As if to highlight their differences, Venus recounts the discomfort she experienced while shooting a promo for UNESCO in San Diego a few weeks ago in which she had some lines.
"I'm not the actress, you know," she says.
Don't count them out
Fed Cup captain Garrison thinks the Williamses have helped push the envelope.
"Each generation has brought something new," says Garrison, who in 1990 became the first African-American since Gibson to reach the Wimbledon final. "Venus and Serena have allowed women of color to realize they can do anything they want to do. Althea opened the door. Venus and Serena knocked it down."
Will they knock down the door at the season's last Slam? Despite their early success at the Open — three of the family's first five majors came in New York, including four in a row from 1999-2002 — neither has advanced past the quarterfinals in the years since.

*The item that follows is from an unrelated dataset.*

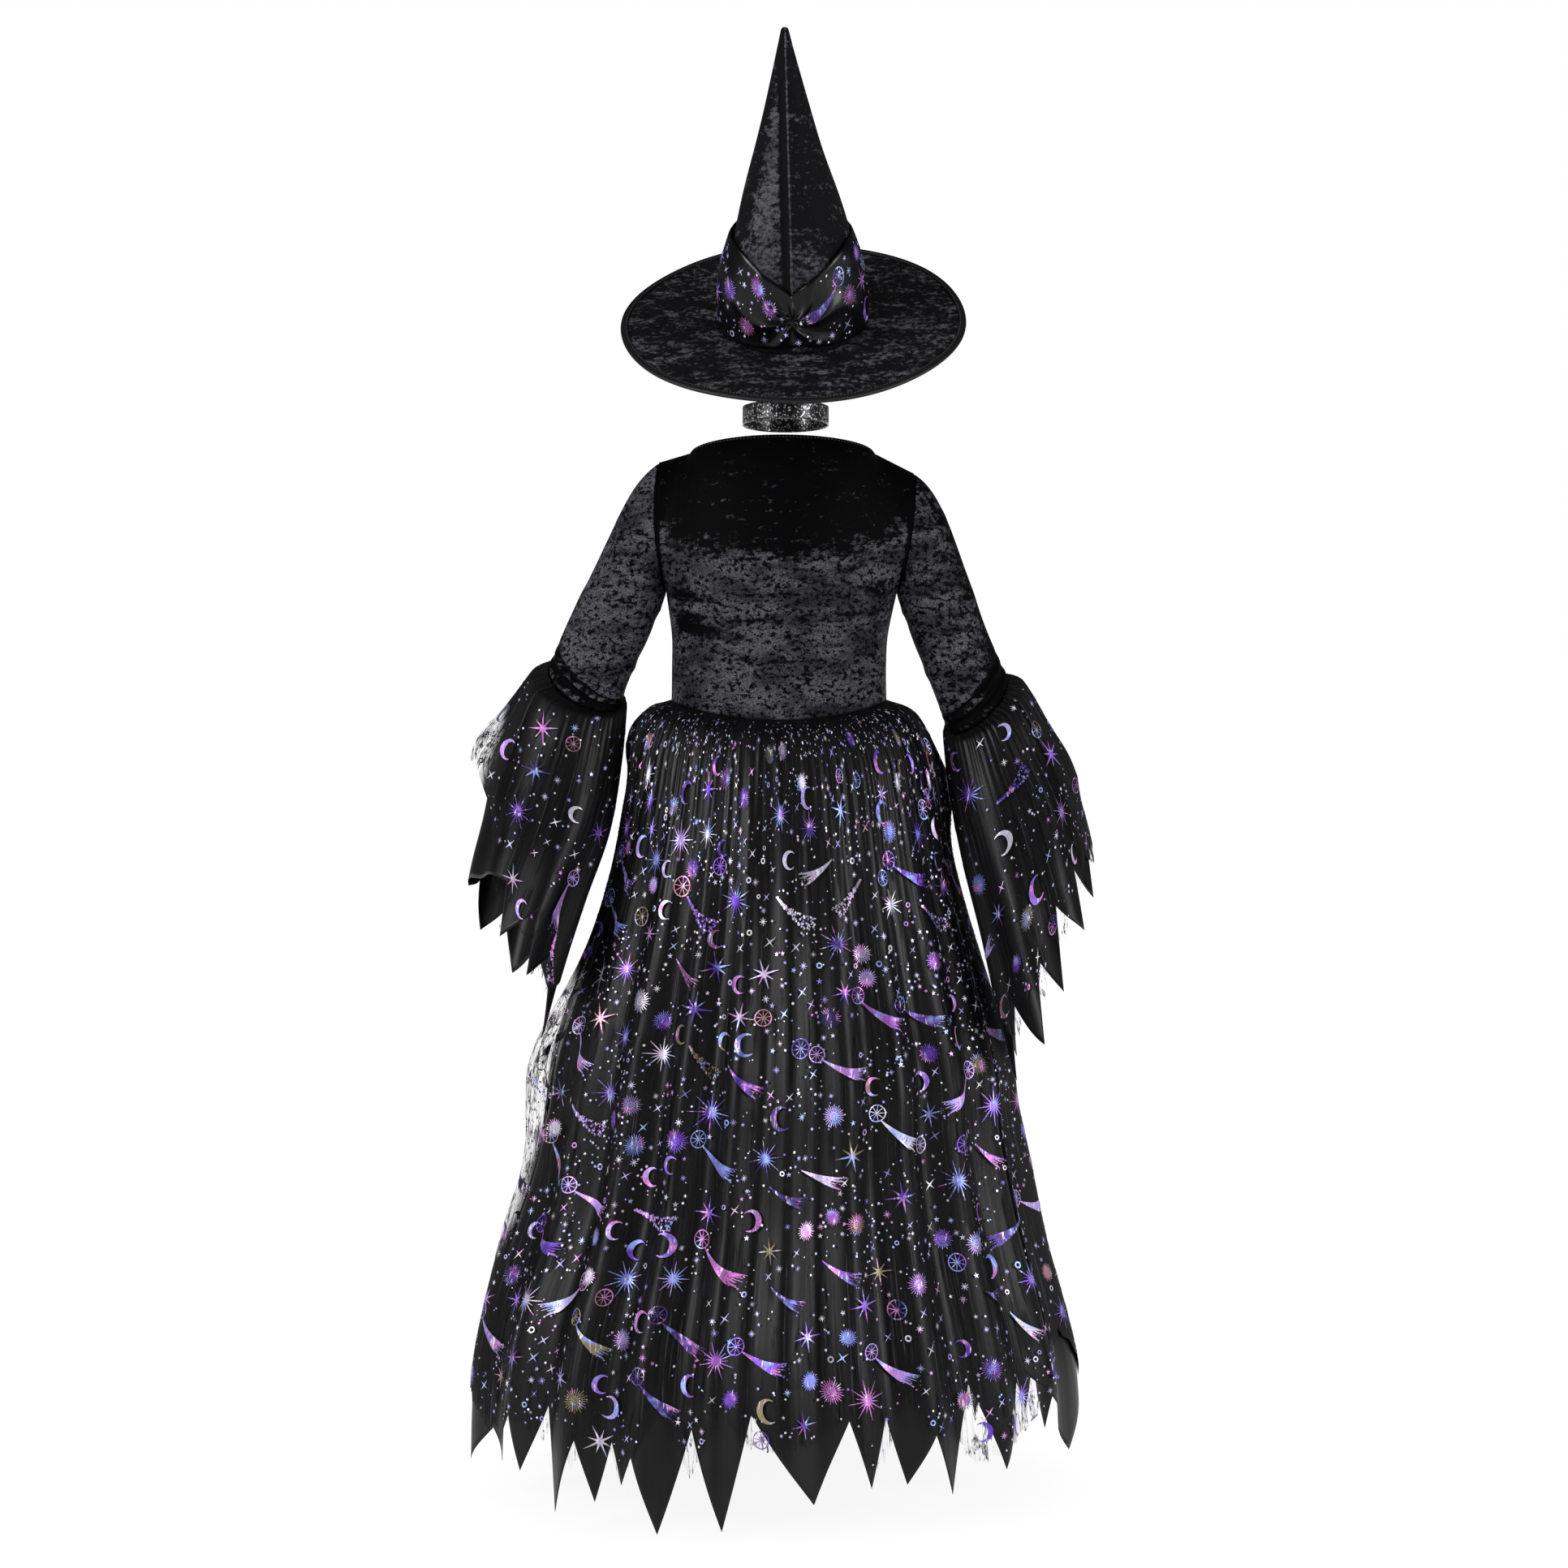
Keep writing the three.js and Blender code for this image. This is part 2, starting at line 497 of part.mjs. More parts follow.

A number of match-ready contenders such as Henin and defending champ Sharapova won't make it easy. But perhaps more than any other players in history, Venus and Serena don't follow the rules. As they have shown, they can come out of nowhere to win.
"There's always doubters out there," Serena says, "but you know, my sister and I always believe in ourselves. We're always going to do what we like to do. And we're going to do it the way we like to do it."
Adds Venus: "Well, of course I'm going into New York to win. I'm not just going for a good appearance. That may have been acceptable maybe my first year, but I've always wanted to win."